The part that got my attention:

Wurmser accuses the Bush administration of “engaging in a dirty war in an effort to provide a corrupt dictatorship with victory.” He believes that Hamas had no intention of taking Gaza until Fatah forced its hand. “It looks to me that what happened wasn’t so much a coup by Hamas but an attempted coup by Fatah that was pre-empted before it could happen,” Wurmser says.


First, I disagree with Wurmser here as I do think Hamas had every intention of taking control. It was a matter of when and by what method.

Second, I think it a bit off-based for him to rail against Abbas as a corrupt dictatorship without noting that Hamas is a theocratic dictatorship which has done quite an effective job of stiffling dissent. Newspapers have been shut down, 300K crowds have been shot into, etc. Hamas was never built on the principles of democracy, democracy was only a tool to advance their cause and something they will discard when it suits them.
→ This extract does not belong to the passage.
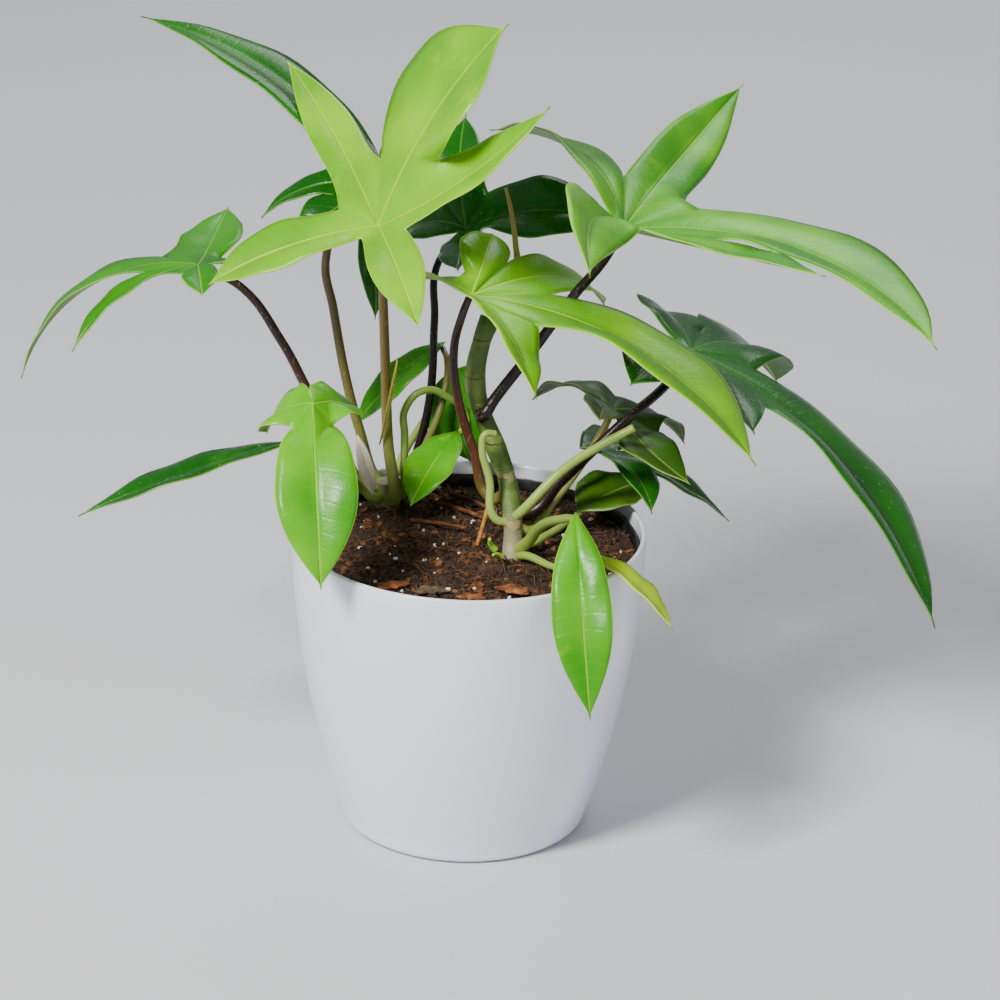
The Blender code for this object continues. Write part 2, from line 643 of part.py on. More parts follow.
def add_chip(name, place, turn, length, width, thickness, parent, finish):
    """A flake of bark: a wedge-sided slab lying just above the soil."""
    x, y = place
    mesh = bpy.data.meshes.new(name)
    points = []
    for level, inset in ((-0.5, 0.92), (0.5, 0.7)):
        corner_places = ((-1, 0.8), (-0.3, 1), (0.6, 0.9), (1, 0.3), (0.8, -0.8), (-0.2, -1), (-0.9, -0.6))
        for across, out in corner_places:
            corner = Vector((across * length / 2 * inset, out * width / 2 * inset, level * thickness))
            points.append(corner * MM)
    corners = len(points) // 2
    sides = []
    for corner in range(corners):
        follow = (corner + 1) % corners
        sides.append((corner, corner + corners, follow + corners, follow))
    caps = [tuple(range(corners)), tuple(reversed(range(corners, 2 * corners)))]
    mesh.from_pydata(points, [], caps + sides)
    obj = add_object(name, mesh, parent, finish)
    lowest = soil_height(math.hypot(x, y) - length / 2) + 2 * GAP + thickness / 2
    obj.location = Vector((x, y, lowest)) * MM
    obj.rotation_euler = (0, 0, math.radians(turn))
    return obj


def main():
    clear_scene()
    plant = bpy.data.objects.new("potted_philodendron", None)
    bpy.context.scene.collection.objects.link(plant)

    planter_finish = material("planter_gloss", (0.80, 0.82, 0.86), 0.15)
    nursery_finish = material("nursery_plastic", (0.01, 0.01, 0.012), 0.45)
    soil_finish = material("soil", (0.045, 0.022, 0.012), 0.95)
    stem_finish = material("stem", (0.20, 0.24, 0.08), 0.5)
    root_finish = material("root", (0.30, 0.18, 0.08), 0.8)
    chip_finish = material("bark", CHIP_COLOUR, 0.9)
    stalk_finishes = {
        False: material("petiole_green", GREEN_PETIOLE, 0.4),
        True: material("petiole_dark", DARK_PETIOLE, 0.35),
    }

    turned("planter", planter_profile(), plant, planter_finish)
    nursery = turned("nursery_pot", nursery_profile(), plant, nursery_finish)
    cut_drains(nursery, plant, nursery_finish)
    soil = turned("soil", soil_profile(), plant, soil_finish)
    add_stems(soil, plant, stem_finish)
    add_roots(soil, plant, root_finish)

    blades = {}
    for spec in LEAVES + SHEATHS:
        finish = material(spec.name + "_colour", spec.colour, 0.25)
        blades[spec.name] = add_blade(spec, plant, finish)
    add_petioles(blades, plant, stalk_finishes)

    for name, colour, start, end, route in LOOSE_TUBES:
        tube(name, route, start, end, plant, material(name + "_colour", colour, 0.5))
    for chip in CHIPS:
        add_chip(*chip, plant, chip_finish)


main()
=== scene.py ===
"""A potted philodendron with glossy lobed leaves, its soil, nursery pot and planter.

Sizes in the tables are in millimetres and angles in degrees. The plant stands on the origin,
faces -Y and takes its pots' places from the frame.
"""

import json
import math
from collections import namedtuple

import bmesh
import bpy
from mathutils import Euler, Matrix, Vector, noise

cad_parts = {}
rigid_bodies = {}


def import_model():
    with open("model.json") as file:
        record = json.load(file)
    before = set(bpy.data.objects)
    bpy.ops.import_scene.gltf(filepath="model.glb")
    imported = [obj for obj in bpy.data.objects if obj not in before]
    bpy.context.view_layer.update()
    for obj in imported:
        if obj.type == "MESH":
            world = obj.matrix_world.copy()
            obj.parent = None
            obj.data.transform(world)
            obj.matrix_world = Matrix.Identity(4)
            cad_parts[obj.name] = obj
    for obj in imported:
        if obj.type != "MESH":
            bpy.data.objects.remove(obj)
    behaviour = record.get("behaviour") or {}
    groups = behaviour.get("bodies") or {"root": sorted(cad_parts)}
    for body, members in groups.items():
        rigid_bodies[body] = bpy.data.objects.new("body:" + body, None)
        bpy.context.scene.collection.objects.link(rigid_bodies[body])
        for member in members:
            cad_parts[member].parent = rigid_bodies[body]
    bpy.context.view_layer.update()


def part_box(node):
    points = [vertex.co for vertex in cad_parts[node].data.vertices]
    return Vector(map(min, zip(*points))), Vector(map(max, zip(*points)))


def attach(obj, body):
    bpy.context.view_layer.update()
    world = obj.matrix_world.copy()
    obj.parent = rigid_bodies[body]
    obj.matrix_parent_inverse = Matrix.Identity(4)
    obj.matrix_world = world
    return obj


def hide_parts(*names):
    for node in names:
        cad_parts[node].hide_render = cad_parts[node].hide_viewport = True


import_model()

bl_info = {
    "name": "Potted Philodendron",
    "version": (1, 0, 0),
    "blender": (4, 5, 0),
    "location": "3D View > Sidebar > Philodendron",
    "description": "Builds a potted philodendron around its packed solids",
    "category": "Add Mesh",
}

MM = 0.001
BODY = "root"

Lobe = namedtuple("Lobe", "bearing length half_width lift droop sweep bank widest web")
Leaf = namedtuple("Leaf", "name colour junction heading pitch roll cup lobes")


def lobe(bearing, length, half_width, lift=10, droop=30, sweep=0, bank=0, widest=0.5, web=3):
    """One lobe of a leaf. Its midrib leaves the junction at this bearing, to the left of forward,
    rises by lift, then turns down by droop and sideways by sweep along its length."""
    return Lobe(bearing, length, half_width, lift, droop, sweep, bank, widest, web)


def leaf(name, colour, junction, heading, pitch, roll, lobes, cup=10):
    """One leaf. Its junction is where the petiole meets the blade; lobes run from left to right."""
    return Leaf(name, colour, junction, heading, pitch, roll, cup, lobes)


LIME, BRIGHT, MID, DARK, OLIVE, YELLOW, CREAM, STRAW = (
    "lime", "bright", "mid", "dark", "olive", "yellow", "cream", "straw")
LEFT_STEM = Vector((-31, 40, 0))
LEFT_STEM_RADIUS = 4.5
STALK_GAP = 0.3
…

Third, pre-empted a "coup"? Nice doublespeak. Given their well-planned military response, it is more like they took advantage of the opportunity. This is a lot like saying that the crowds broke spontaneously into Egypt after only a few days of an increase by Israel of the embargo, yet trying to reconcile the notion it took MONTHS of surreptitious engineering work to undercut the barriers on the Egyptian side.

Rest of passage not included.